Experienced bikers learn how to read other motorists, and as they build their defensive driving skills, they learn to anticipate the moves of drivers, expertly avoiding those who pull out in front of them or brake suddenly. But deer collisions are troubling because it’s difficult to predict what an animal will do the moments before (and after) a motor vehicle collision. Ozarks On Two Wheels has assembled some pointers for avoiding collisions with deer this fall, when the potential for encounters increase.

  • Heed deer crossing signs

If you notice a deer crossing sign, slow down and watch for deer along the sides of the road. Deer are most active at dawn and dusk, and the Springfield Police Department states deer-related crashes are most common between the hours of 6 pm to midnight. If you’re traveling during this time period and during deer season, be extra vigilant. Be aware that deer travel in groups, so if you see one, anticipate that that several more may be hidden just out of sight.

  • Brake the deer freeze

Flickering headlights on and off has been known to wake deer out of their trance-like state when they are approached by vehicles.

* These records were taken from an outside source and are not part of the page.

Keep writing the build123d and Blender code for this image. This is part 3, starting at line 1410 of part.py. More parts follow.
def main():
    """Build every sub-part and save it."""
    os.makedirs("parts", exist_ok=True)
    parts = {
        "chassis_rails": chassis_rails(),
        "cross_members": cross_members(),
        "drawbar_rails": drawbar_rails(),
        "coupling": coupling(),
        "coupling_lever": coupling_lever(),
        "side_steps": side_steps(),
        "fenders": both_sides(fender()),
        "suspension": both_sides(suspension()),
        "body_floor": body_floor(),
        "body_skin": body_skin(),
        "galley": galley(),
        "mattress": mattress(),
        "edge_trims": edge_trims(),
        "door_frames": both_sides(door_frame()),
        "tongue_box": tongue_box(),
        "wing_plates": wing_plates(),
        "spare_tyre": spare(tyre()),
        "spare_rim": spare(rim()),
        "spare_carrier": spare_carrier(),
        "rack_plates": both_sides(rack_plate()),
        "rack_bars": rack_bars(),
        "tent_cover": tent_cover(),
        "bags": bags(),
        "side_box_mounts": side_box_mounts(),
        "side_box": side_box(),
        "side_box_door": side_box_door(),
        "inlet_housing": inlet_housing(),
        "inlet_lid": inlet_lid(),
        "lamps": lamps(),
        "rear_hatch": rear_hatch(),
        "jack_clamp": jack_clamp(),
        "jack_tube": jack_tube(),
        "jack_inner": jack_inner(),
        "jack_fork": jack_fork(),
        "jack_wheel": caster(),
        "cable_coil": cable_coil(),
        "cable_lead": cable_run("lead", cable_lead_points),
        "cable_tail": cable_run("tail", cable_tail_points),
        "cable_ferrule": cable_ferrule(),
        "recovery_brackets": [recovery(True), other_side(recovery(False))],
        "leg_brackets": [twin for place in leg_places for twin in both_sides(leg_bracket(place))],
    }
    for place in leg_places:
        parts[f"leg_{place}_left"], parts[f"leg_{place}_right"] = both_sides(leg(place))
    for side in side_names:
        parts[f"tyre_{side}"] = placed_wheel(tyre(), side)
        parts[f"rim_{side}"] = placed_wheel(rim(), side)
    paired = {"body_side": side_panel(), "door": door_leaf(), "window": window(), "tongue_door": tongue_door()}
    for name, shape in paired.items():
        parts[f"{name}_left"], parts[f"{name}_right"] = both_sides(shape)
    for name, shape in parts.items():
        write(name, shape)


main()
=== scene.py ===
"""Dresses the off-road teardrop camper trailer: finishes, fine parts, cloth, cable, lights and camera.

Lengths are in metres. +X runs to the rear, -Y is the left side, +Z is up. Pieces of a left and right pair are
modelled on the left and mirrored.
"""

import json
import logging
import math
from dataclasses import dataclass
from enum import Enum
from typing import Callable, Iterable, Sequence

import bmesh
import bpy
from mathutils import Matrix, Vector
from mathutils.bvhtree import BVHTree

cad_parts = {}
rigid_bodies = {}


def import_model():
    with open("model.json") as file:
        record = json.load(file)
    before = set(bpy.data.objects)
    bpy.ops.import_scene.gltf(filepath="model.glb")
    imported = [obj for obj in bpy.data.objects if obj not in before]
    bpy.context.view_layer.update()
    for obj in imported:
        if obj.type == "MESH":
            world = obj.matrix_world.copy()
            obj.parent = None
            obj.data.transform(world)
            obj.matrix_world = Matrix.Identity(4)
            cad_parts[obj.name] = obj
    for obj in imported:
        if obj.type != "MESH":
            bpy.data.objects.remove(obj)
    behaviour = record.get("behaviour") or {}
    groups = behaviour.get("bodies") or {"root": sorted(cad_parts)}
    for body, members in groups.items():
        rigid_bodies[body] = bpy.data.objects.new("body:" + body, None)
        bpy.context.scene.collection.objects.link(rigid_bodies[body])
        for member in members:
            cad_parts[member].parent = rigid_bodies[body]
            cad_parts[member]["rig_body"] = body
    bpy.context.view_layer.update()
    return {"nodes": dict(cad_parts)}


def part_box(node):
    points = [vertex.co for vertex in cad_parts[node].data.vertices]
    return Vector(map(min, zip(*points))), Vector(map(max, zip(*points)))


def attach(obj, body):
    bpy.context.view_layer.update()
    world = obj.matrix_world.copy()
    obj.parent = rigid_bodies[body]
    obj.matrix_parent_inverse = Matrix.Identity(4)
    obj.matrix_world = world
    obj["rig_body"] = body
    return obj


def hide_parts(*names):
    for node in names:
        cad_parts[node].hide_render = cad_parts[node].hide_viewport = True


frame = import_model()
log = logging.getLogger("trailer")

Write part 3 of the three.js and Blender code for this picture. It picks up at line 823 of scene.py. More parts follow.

Installing a 100 watt high-beam bulb can also expand your ability to see along road sides where deer may be attempting to cross.

  • Protect Yourself and Your Fellow Bikers

Swerving to avoid animals on the road has been known to cause collisions with other bikers or stationary objects like trees. If a collision is unavoidable, brake hard and stabilize yourself so you can remain upright. If you’re riding in a group, spread out so a downed biker won’t collide with others. And always wear protective gear. One motorcycle blogger described a deer encounter that left him with a dented helmet when the animal’s hoof struck him in the head as it leapt over his bike. Although his neck was wretched and he needed a new helmet, he suffered no permanent damage.

The warm fall weather has led to some choice riding opportunities in the final months of 2016. Ozarks On Two Wheels hopes you’ll help us end this year’s riding season by being proactive about safety.